Although investor expectations for where the Fed’s main interest rate will be at the end of the year have ticked higher this month, investors are still forecasting that the Fed not only will stop raising rates next year but will need to cut them somewhat. That’s a shift from where expectations were in June, when investors were more closely aligned with the Fed’s own forecasts that rate increases would continue through 2023.
The Fed may cut rates next year, in the optimistic case, if it turns out that inflation was tamed without tanking the economy and that tighter policy was no longer necessary. A survey of households released on Monday by the Federal Reserve Bank of New York showed a sharp decline in consumers’ inflation expectations, supporting the view that an inflationary spiral is not taking hold.
But Mr. Donabedian cautioned that investors may be overly optimistic even if inflation falls from current levels.
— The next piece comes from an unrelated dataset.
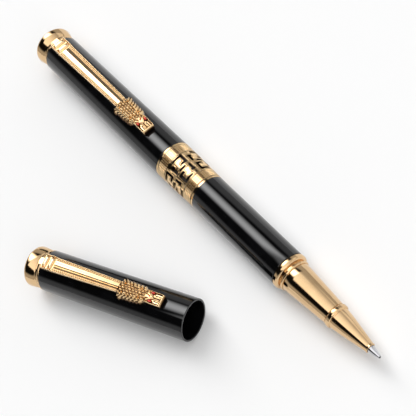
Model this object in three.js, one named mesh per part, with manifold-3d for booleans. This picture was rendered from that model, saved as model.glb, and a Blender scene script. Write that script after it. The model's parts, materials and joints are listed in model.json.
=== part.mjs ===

If the headline inflation rate declines to 8.7 percent, that is well above the Fed’s policy target of 2 percent.
With such optimism driving stock prices, any shock that shows inflation accelerating could quickly drag financial markets lower. As a result, said Alan McKnight, the chief investment officer at Regions Bank, he is “less sanguine” than the financial markets appear.
Other factors may explain seemingly puzzling market moves.
August is typically a quiet month for stocks, with transaction volumes declining as traders step away from their desks for summer vacations, making prices more susceptible to sharp movements. The volume of trades in a $375 billion exchange-traded fund that tracks the S&P 500, which trades under the ticker SPY, fell to its lowest level since November last month.
There has also recently been a re-emergence of fevered trading in “meme” stocks like the cinema operator AMC Entertainment, up more than 60 percent this month, and Bed Bath & Beyond, up more than 120 percent this month.
The mix of these trading patterns has made interpreting the trends in financial markets — already grappling with rising inflation, rising interest rates and rising recession worries — even harder.
“It’s been an extraordinary economic environment for many reasons, right?” said Ben Snider, a market strategist at Goldman Sachs. “So it’s hard to say something is unusual or usual, because everything has been unusual recently.”
The S&P 500 has inched lower in recent days, but the declines have been modest in relation to gains last month, suggesting that investors may be bracing for Wednesday’s inflation numbers before making their next meaningful move. The index fell 0.4 percent on Tuesday.